As the revised deadline for compliance is less than two months away, Sebi said that on a review it is seen that the compliance level, which stood at 50.4 per cent amongst the top 500 listed companies as on September 2019 has progressed to only 54 per cent as on December 31, 2021.
Thus, there has been barely a four per cent incremental improvement in compliance by the top 500 listed companies over the last two years.
Hence, expecting the remaining about 46 per cent of the top 500 listed companies to comply with these norms by the target date would be a tall order, it added.
Sebi also noted that it continues to receive representations from industry bodies and corporates expressing various compelling reasons, difficulties and challenges for not being able to comply with this regulatory mandate.
Santosh Kumar, partner at Deloitte India, said that despite the four-year period given by the regulators for India Inc to transition, the pace of implementation has been very slow, with the needle moving only four per cent over the last two years.

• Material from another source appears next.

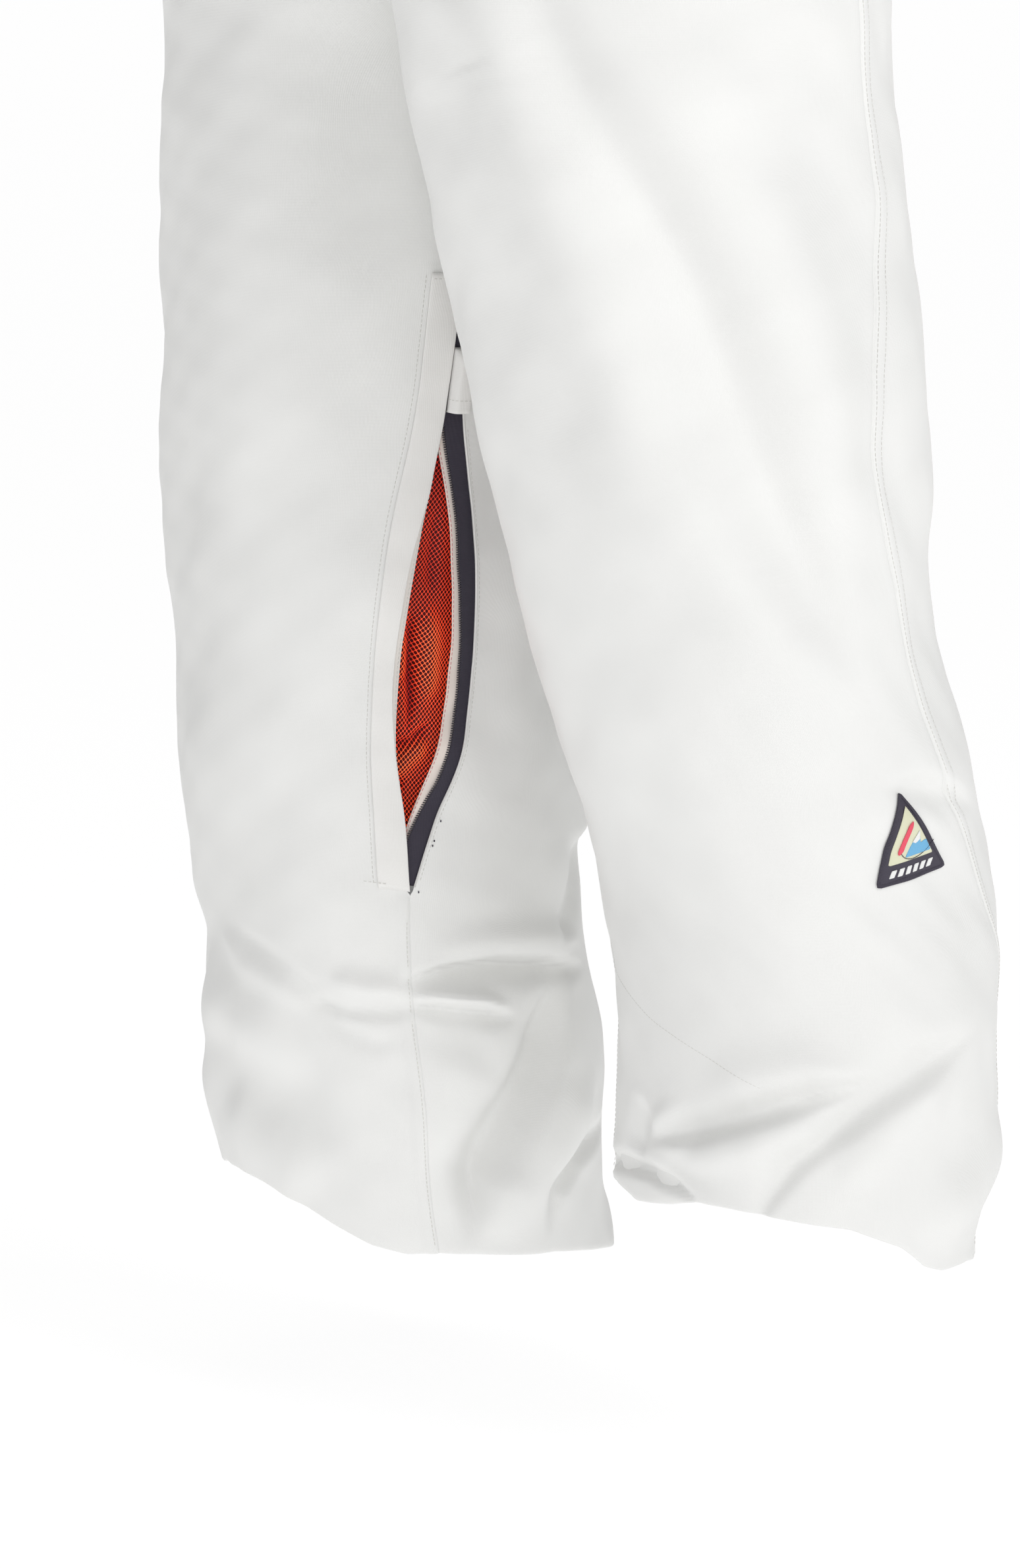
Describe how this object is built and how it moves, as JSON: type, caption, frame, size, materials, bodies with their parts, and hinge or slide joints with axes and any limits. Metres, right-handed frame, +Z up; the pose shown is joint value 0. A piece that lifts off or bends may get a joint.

While Sebi has relaxed the mandatory condition and it continues to be a voluntary provision, Kumar said India Inc should make earnest efforts and consider the segregation of the chair and CEO roles to elevate the levels of corporate governance.
"The case for separating the chair and CEO role is to eliminate conflicts and provide a more balanced governance structure," he said.
"Separation of these roles seeks to increase the effectiveness of the board and reduce concentration of authority in a single individual," he added.
Many companies have the post of CMD (chairman-cum-managing director), leading to some overlapping of the board and management, which could lead to conflict of interest.
Against this backdrop, Sebi, in May 2018, came out with the norms to split the post.
The norms were part of the series of recommendations given by the Sebi-appointed Uday Kotak committee on corporate governance.
The main rationale for the recommendation was that separation of powers of the chairperson and MD/CEO may provide a better and more balanced governance structure by enabling more effective and objective supervision of the management.
Globally also, this is a keenly debated aspect of governance, with countries like UK and Australia tilting in favour of separation of the chairperson and CEO roles and Germany and Netherlands going a step ahead to adopt a 2-tier board structure, separating the roles of board and management.
In April last year, Sebi chairman Ajay Tyagi had asked listed companies to work towards splitting the roles of chairman and MD before the April 2022 deadline, as the new directive was not aimed at weakening the position of promoters.
According to him, the idea for such a separation was not to weaken the position of promoters, but to improve corporate governance.
On Tuesday, Sebi board also approved amendments to AIF (Alternative Investment Funds) rules and decided to align the regulatory framework for ‘security cover', disclosure of credit ratings and due diligence certificate.
The regulator has decided to provide flexibility to Category III AIFs to calculate the investment concentration norm based either on investable funds or net asset value of the fund while investing in listed equity of an investee company.
This will be subject to certain conditions.
To align the regulatory framework for ‘security cover', disclosure of credit ratings and due diligence certificate, the board has approved amendments to Debenture Trustee rules, norms pertaining to issue and listing of non-convertible securities and LODR (Listing Obligations and Disclosure Requirements) Regulation.